Drivers now invited to join union, collective bargaining on the cards
Rebecca Macfie has a great overview of the ruling this morning. One of the drivers, Julian Ang says the ruling has “implications for the wider gig economy across a range of sectors, including home support work, cleaning, gardening and so on, to reduce the risk of workers in these industries being ‘Uber-fied’.” There are 7000 Uber drivers in New Zealand. First Union strategic project coordinator Anita Rosentreter said it was now accepting these drivers as members and would initiate collective bargaining with the local arm of Uber. The union is also acting on behalf of Uber drivers to claim back-pay for wages, holiday pay and other entitlements. New Zealand Council of Trade Unions (NZCTU) president Richard Wagstaff said the ruling was a massive win.
Fair Pay Agreements Bill expected to pass into law today
Wagstaff and the NZCTU, along with other unions, have been proponents of the Fair Pay Agreements (FPA) bill, pointing to recent industrial action by SkyCity workers and the bus driver shortage as examples of where FPAs could help. It’s fair to say it’s a controversial law, opposed fiercely by Business NZ and the National and Act parties, but is expected to become law today. Stuff’s Tom Pullar-Stecker has a good cheat sheet on FPAs and points out remaining areas of uncertainty when put into practice. Charlotte Muru-Lanning has looked at how they might work for hospitality workers. Green MP Jan Logie pressed the government last Thursday to pass the bill urgently as part of a call to close the gender and ethnic pay gap.
2022: the year of union resurgence
At the beginning of this year, Rebecca Macfie wrote a prescient piece about increasing industrial action in New Zealand in the face of rising inflation.

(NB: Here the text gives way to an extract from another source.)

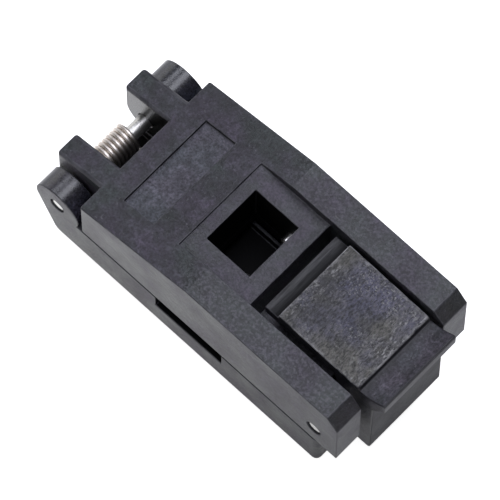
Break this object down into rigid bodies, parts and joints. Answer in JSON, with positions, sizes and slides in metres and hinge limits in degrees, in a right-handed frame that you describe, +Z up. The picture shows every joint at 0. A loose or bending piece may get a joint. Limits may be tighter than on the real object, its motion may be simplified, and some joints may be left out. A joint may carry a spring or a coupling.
{
  "type": "ic test socket",
  "caption": "Clamshell test socket for a flat pack chip: hinged lid with a window, sprung latch with a hooked leg, spring contacts with tails for a circuit board.",
  "frame": {"origin": "middle of the contact field, on the underside of the base that sits on the board", "axes": "+X from the hinge to the latch, +Y across the socket, +Z up away from the board"},
  "size_m": [0.0462, 0.02, 0.0197],
  "materials": {
    "black_moulding": "fine grained black moulding",
    "worn_moulding": "black moulding, scuffed grey by use",
    "polished_steel": "ground and polished",
    "spring_steel": "drawn wire, slightly warm in tone",
    "gold_plate": "gold plated strip"
  },
  "bodies": {
    "base": {"base_housing": "black_moulding", "contact_left_1": "gold_plate", "contact_left_2": "gold_plate", "contact_left_3": "gold_plate", "contact_left_4": "gold_plate", "contact_left_5": "gold_plate", "contact_left_6": "gold_plate", "contact_left_7": "gold_plate", "contact_left_8": "gold_plate", "contact_right_1": "gold_plate", "contact_right_2": "gold_plate", "contact_right_3": "gold_plate", "contact_right_4": "gold_plate", "contact_right_5": "gold_plate", "contact_right_6": "gold_plate", "contact_right_7": "gold_plate", "contact_right_8": "gold_plate", "hinge_pin": "polished_steel", "lid_spring": "spring_steel"},
    "lid": {"lid_cover": "black_moulding", "lead_pusher": "black_moulding", "pusher_pin_left": "polished_steel", "pusher_pin_right": "polished_steel", "latch_pin": "polished_steel", "latch_spring_left": "spring_steel", "latch_spring_right": "spring_steel"},
    "latch_body": {"latch": "worn_moulding"}
  },
  "joints": [
    {"name": "lid_hinge", "type": "hinge", "parent": "base", "child": "lid", "pos_m": [-0.01936, 0, 0.0071], "axis": [0, -1, 0], "range_deg": [0, 95], "deforming": ["lid_spring"]},
    {"name": "latch_pivot", "type": "hinge", "parent": "lid", "child": "latch_body", "pos_m": [0.0183, 0, 0.0094], "axis": [0, -1, 0], "range_deg": [0, 10], "stiffness_Nm_per_rad": 0.1, "springref_deg": -5.73, "deforming": ["latch_spring_left", "latch_spring_right"]}
  ]
}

At the time, the annual rate of inflation was 5.9%. It’s now 7.2%. I don’t think this next observation requires Nostradamus levels of prediction power, but the resurgence of unions is one of my early picks for themes that will end up characterising this year. Te Whatu Ora Health NZ chair Rob Campbell spoke to company directors in August about unions becoming more significant than they have been for a long time. Speaking to Q&A, historian Jim McAloon said the last 30 years had been unusual for their lack of industrial action. Worth a watch as he outlines what he thinks are the conditions that have led to the uptick in industrial action this year.